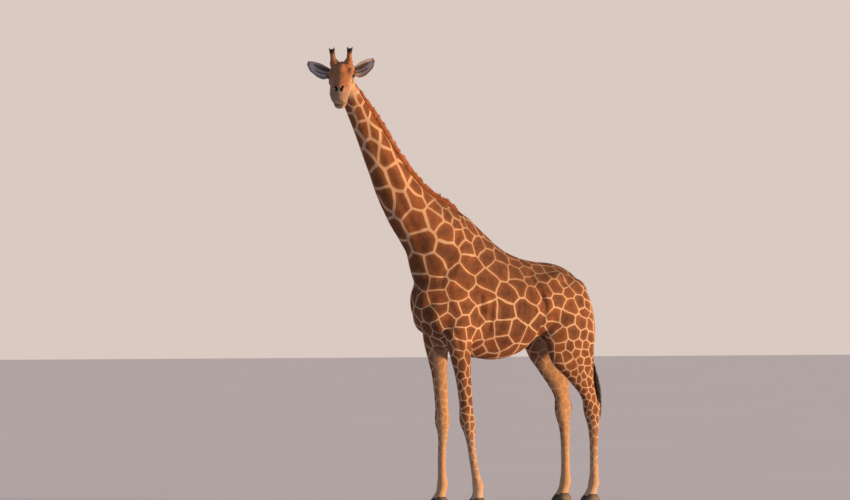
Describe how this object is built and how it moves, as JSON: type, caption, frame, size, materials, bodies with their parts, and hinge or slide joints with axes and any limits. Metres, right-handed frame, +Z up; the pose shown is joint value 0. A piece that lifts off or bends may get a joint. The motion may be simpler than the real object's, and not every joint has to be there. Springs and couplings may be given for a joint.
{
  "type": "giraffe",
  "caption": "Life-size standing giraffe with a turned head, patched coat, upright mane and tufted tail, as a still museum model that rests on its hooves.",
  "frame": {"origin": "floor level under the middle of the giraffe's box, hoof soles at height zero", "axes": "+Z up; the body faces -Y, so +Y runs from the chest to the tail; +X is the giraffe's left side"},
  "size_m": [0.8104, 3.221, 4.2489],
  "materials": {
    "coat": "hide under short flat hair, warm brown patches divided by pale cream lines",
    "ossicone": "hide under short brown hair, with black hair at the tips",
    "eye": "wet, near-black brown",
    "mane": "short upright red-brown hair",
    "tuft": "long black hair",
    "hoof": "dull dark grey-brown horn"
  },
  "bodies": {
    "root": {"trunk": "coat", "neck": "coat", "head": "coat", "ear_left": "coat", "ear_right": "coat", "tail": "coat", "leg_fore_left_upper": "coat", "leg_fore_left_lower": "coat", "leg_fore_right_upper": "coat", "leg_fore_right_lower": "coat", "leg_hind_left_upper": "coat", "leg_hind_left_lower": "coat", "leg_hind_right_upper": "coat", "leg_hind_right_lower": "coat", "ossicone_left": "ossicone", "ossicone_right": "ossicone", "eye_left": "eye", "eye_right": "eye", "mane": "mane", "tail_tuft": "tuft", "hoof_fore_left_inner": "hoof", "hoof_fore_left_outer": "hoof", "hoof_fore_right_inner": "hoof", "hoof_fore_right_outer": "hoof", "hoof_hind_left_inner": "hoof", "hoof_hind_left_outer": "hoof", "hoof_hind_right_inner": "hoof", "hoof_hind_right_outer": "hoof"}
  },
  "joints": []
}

▸ **The problem**
Extract the listing in its entirety and repeat it exactly.

▸ **Written response**
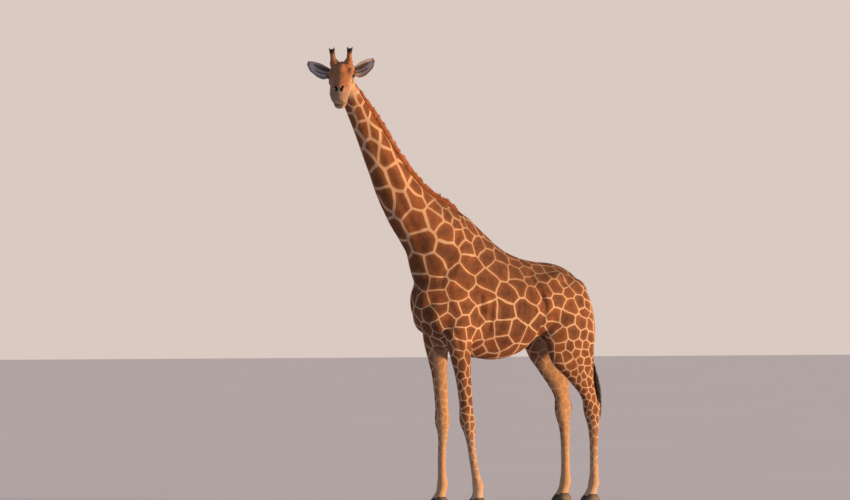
Describe how this object is built and how it moves, as JSON: type, caption, frame, size, materials, bodies with their parts, and hinge or slide joints with axes and any limits. Metres, right-handed frame, +Z up; the pose shown is joint value 0. A piece that lifts off or bends may get a joint. The motion may be simpler than the real object's, and not every joint has to be there. Springs and couplings may be given for a joint.
{
  "type": "giraffe",
  "caption": "Life-size standing giraffe with a turned head, patched coat, upright mane and tufted tail, as a still museum model that rests on its hooves.",
  "frame": {"origin": "floor level under the middle of the giraffe's box, hoof soles at height zero", "axes": "+Z up; the body faces -Y, so +Y runs from the chest to the tail; +X is the giraffe's left side"},
  "size_m": [0.8104, 3.221, 4.2489],
  "materials": {
    "coat": "hide under short flat hair, warm brown patches divided by pale cream lines",
    "ossicone": "hide under short brown hair, with black hair at the tips",
    "eye": "wet, near-black brown",
    "mane": "short upright red-brown hair",
    "tuft": "long black hair",
    "hoof": "dull dark grey-brown horn"
  },
  "bodies": {
    "root": {"trunk": "coat", "neck": "coat", "head": "coat", "ear_left": "coat", "ear_right": "coat", "tail": "coat", "leg_fore_left_upper": "coat", "leg_fore_left_lower": "coat", "leg_fore_right_upper": "coat", "leg_fore_right_lower": "coat", "leg_hind_left_upper": "coat", "leg_hind_left_lower": "coat", "leg_hind_right_upper": "coat", "leg_hind_right_lower": "coat", "ossicone_left": "ossicone", "ossicone_right": "ossicone", "eye_left": "eye", "eye_right": "eye", "mane": "mane", "tail_tuft": "tuft", "hoof_fore_left_inner": "hoof", "hoof_fore_left_outer": "hoof", "hoof_fore_right_inner": "hoof", "hoof_fore_right_outer": "hoof", "hoof_hind_left_inner": "hoof", "hoof_hind_left_outer": "hoof", "hoof_hind_right_inner": "hoof", "hoof_hind_right_outer": "hoof"}
  },
  "joints": []
}